Monday, August 27, 2012

More on Credit for Prior Learning

I’ve written before about credit for prior learning.  Last week, Inside Higher Education had a piece about a significant partnership between 14 universities in the Pennsylvania State University System of Higher Education and the Council for Adult and Experiential Learning (CAEL) that will facilitate the assessment of prior learning, through CAEL’s Learning Counts service.

You can read about the initiative at  Note that, like most reputable prior learning assessment programs with which I’m familiar, it is portfolio based, and with CAEL’s strong reputation, there is no reason to doubt that prior learning can be matched to specific university courses in a reliable manner.

Understanding how credit for prior learning fits into a comprehensive strategy to serve adult learners is important.  Remember, other than flagship public institutions and elite privates, most institutions will find it impossible to balance their budgets through traditional residential programs.  Branch campuses’ stock in trade is serving adult learners and other nontraditional students, and attracting this audience is increasingly important for many small private or regional public institutions, as well.

Adult learners are extraordinarily value conscious, with cost and time to degree important elements in their value equation.  A solid enrollment management strategy should include concern for transfer-friendly practices, flexible scheduling and online options.  Credit for prior learning is an appropriate tool in this context.

I was struck by one part of the article:  “One reason many colleges are skittish about granting credits for prior learning is because to do so is to acknowledge that the academy doesn’t have a lock on college-level learning. Some faculty members also view the process warily, arguing that it can be an academically suspect money grab and a weak substitute for college.”  People who take their stand on the notion that only colleges provide college-level learning are going to find the future a very tough place to live.  Uninformed arrogance is an all-too-common weakness of the “academy.”

I do think nationally recognized standards for awarding prior learning credit would be helpful.  I’m aware of institutions that essentially give away far too much credit, with far too little documentation.  Common standards would not only increase the credibility of prior learning assessment, but it would help institutions feel more comfortable transferring such credit, as assessed elsewhere.  I hope CAEL’s effort will contribute to reliable standards.

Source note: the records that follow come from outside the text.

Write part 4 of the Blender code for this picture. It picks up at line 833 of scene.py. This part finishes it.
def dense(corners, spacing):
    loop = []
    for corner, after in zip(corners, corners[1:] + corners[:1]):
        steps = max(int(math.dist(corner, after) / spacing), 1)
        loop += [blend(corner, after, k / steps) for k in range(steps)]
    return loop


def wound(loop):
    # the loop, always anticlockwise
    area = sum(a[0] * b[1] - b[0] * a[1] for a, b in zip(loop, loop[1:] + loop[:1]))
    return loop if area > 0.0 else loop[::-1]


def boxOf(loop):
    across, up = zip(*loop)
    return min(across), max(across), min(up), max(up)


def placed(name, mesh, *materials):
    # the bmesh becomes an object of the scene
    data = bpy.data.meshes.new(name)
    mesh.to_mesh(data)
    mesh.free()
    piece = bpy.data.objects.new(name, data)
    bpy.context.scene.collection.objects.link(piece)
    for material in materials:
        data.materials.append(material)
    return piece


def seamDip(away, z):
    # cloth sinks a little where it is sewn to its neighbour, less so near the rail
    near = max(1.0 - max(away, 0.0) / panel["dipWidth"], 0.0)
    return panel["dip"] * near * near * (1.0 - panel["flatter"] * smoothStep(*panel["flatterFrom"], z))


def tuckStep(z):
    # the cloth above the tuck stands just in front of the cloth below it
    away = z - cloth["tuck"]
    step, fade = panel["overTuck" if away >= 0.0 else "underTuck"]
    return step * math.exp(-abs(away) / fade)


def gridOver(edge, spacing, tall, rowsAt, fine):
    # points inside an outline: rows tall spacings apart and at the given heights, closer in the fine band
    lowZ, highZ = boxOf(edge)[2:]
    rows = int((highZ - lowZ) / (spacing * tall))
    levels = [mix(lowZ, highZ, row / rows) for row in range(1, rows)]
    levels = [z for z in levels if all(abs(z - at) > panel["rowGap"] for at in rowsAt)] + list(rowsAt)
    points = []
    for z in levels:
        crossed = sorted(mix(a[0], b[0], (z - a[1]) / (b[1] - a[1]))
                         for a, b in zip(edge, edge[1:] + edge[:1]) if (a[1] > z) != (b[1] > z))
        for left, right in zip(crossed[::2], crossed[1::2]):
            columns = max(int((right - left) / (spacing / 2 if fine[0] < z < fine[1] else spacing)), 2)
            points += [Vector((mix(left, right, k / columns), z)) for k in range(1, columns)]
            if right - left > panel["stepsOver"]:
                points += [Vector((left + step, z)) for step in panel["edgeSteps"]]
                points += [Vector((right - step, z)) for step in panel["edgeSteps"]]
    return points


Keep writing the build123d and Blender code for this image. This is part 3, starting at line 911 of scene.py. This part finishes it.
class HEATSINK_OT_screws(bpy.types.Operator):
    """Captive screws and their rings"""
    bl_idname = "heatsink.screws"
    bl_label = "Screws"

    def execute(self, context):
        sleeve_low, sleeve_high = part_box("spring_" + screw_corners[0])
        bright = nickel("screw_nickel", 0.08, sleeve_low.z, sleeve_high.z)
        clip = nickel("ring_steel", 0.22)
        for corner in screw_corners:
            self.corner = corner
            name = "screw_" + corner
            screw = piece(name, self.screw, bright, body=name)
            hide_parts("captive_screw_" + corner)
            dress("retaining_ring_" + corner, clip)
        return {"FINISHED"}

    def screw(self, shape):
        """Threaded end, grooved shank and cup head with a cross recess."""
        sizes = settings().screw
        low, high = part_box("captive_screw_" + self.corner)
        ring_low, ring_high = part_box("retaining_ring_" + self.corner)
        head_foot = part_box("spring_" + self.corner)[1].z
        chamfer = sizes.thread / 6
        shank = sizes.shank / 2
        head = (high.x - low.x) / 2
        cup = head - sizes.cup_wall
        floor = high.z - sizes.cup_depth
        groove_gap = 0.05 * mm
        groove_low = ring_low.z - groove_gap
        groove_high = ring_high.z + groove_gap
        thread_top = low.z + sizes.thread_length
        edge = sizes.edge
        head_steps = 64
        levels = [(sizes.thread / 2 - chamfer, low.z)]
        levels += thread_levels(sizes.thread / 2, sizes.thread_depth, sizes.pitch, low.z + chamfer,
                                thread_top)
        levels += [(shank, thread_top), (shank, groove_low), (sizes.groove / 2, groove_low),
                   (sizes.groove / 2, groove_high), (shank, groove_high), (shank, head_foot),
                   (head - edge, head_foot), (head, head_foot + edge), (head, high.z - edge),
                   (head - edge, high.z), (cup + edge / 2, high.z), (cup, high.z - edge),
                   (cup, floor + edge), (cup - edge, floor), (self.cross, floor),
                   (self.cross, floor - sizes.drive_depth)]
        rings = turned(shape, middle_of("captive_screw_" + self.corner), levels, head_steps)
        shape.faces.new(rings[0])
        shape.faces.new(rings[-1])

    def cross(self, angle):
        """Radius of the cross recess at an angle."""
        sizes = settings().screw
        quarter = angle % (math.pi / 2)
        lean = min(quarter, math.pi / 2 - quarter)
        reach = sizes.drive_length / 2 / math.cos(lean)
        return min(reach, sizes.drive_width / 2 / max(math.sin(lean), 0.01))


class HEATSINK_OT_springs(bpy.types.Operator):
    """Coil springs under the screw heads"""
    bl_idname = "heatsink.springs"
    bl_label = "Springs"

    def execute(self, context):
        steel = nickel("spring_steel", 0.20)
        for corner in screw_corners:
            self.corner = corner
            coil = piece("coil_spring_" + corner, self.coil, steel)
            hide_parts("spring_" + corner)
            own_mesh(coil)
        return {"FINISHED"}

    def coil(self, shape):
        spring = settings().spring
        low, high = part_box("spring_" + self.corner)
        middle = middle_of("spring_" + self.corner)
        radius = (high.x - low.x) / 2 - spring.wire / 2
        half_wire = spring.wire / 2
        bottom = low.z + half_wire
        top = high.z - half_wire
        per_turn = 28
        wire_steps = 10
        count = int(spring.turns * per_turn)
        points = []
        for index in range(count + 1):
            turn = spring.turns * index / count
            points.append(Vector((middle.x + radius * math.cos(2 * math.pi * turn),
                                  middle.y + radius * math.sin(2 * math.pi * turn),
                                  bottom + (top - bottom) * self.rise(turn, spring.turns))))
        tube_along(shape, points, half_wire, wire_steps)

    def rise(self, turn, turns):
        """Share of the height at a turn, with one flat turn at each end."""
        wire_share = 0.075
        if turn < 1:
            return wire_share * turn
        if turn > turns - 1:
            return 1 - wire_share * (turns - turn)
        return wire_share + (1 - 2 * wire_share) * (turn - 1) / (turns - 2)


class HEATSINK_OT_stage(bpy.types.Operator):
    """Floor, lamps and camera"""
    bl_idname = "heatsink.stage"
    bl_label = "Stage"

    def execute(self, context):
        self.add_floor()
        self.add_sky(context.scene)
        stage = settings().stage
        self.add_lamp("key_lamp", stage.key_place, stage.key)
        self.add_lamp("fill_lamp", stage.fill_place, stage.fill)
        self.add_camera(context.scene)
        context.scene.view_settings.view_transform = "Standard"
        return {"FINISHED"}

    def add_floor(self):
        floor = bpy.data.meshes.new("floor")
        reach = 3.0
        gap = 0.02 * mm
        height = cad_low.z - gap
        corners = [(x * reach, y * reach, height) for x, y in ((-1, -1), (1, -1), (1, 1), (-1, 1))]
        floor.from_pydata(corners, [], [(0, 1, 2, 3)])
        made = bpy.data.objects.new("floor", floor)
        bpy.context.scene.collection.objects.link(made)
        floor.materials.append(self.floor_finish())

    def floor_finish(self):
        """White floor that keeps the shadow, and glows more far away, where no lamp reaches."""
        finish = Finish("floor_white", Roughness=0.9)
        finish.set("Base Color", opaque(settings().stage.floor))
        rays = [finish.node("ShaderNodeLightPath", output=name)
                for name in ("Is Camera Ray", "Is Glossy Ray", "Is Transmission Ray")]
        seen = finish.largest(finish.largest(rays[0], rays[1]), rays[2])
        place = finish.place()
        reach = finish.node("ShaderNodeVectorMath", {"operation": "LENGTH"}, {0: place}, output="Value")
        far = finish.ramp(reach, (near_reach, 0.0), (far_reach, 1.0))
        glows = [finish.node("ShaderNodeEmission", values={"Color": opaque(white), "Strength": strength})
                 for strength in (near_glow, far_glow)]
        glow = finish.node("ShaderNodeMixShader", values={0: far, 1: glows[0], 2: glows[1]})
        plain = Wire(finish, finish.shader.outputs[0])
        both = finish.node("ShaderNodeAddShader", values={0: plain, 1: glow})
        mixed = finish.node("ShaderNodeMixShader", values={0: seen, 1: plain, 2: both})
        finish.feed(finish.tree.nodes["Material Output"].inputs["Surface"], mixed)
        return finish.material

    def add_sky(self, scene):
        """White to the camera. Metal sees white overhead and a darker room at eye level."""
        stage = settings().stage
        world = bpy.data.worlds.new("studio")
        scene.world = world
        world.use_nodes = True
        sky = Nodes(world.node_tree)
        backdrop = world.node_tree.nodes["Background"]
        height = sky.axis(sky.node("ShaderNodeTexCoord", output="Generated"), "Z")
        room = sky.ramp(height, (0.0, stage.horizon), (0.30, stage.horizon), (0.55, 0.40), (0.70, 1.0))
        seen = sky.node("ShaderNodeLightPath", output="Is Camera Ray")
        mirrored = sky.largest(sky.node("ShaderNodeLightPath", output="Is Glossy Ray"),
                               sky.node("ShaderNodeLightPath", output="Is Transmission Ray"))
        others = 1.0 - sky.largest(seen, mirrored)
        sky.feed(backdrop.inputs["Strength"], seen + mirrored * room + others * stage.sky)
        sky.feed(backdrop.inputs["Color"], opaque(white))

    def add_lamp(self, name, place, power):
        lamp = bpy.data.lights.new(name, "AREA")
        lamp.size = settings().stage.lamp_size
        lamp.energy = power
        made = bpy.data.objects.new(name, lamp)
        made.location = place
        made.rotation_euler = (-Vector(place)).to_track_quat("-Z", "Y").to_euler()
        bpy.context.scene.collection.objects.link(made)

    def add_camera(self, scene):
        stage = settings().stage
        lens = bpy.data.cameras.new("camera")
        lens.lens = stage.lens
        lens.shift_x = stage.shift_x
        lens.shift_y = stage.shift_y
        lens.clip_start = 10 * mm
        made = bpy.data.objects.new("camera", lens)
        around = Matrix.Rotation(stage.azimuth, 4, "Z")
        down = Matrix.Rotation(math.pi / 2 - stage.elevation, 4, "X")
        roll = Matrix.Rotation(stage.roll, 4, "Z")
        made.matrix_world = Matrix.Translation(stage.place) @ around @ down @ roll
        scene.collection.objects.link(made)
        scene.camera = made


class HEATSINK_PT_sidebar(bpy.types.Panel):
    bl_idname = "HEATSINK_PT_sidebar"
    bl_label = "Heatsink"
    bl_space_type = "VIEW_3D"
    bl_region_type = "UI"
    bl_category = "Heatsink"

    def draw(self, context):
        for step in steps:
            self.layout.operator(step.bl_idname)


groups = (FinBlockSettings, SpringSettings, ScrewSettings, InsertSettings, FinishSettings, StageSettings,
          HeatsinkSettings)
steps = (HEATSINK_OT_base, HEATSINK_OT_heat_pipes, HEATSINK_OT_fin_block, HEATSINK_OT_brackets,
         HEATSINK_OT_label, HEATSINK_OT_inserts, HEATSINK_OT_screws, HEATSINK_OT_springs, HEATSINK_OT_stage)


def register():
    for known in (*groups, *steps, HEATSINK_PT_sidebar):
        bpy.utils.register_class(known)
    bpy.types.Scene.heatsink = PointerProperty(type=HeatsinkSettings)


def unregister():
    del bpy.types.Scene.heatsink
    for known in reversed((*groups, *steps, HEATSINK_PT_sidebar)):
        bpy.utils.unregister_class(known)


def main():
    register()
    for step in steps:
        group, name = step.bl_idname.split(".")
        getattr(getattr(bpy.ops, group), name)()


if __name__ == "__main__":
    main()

Institutions or campuses can refuse to award prior learning credit, but if they do so, they will seriously harm their competitive position.  I congratulate CAEL and the Pennsylvania system on their partnership.

Monday, August 20, 2012

Epic 2020 and a Radical View on Change in Higher Education

At the risk of appearing to be an alarmist, I want to project an even more challenging future than I suggested in my last post.  To that end, I strongly encourage you to watch a new online video, Epic 2020, at  It was developed by a friend of mine, Bill Sams, and regardless of how you react to the message, keep in mind that it is attracting a lot of attention.  You might also read a commentary by Sams, in eCampus News, at 

Epic 2020 projects radical change in higher education, building from the effects of the so-called “student loan bubble,” unsustainable business practices at colleges and universities, and the potential power of Massive Open Online Courses (MOOCs).  However, in my opinion, Bill’s most intriguing and provocative points relate to the emergence of alternative certifications and the argument that high quality content can/should be free to the learner.  He suggests a financial model that completes the picture many of us have wrestled over, in which revenue streams tie to a number of sources, but the cost to students for content falls to zero.

Views of the video have exceeded 20,000, as I write, and it has attracted the attention of a number of bloggers.  In my opinion, it can give you a quick perspective on how the most innovative individuals are imagining the future.

Bill would tell you that the point of the video and commentary is to provoke discussion.  Epic 2020 connects dots that already exist, and then paints a picture of a possible future.  One thing almost no institutions are doing, so far as I can tell, is systematically studying and thinking about these issues, and that is part of what makes them so vulnerable to alternative ideas.

To link all this back to branch campuses, specifically, I came across a blog post at  This particular post triggered several negative reactions in me, but I wanted to share it, because of the way it links MOOCs to the role/future of branch campuses.

Note that the post is principally about international branches of U.S. institutions.  (If you Google “branch campuses” you’ll find the term frequently used as if “branch” and “international” were synonyms.  I find that irritating.)  Nevertheless, I certainly agree that MOOCs and other online options pose a competitive challenge to branch campuses, which were themselves created to expand access and opportunity.

The place where I differ from some futurists, at least for now, relates to the future of brick and mortar institutions, including branches.  Most agree that flagships and elite, well-endowed privates will be fine.  Likewise, most predict that we will see a nearly stunning number of closures and mergers.  Still, there are powerful cultural effects operating around higher education, and the role of governments and accreditors seems unclear to me.

Regardless, it is time to take emerging ideas seriously.  As I’ve said before, that proverbial train is leaving the station.  It will soon be too late to get on board.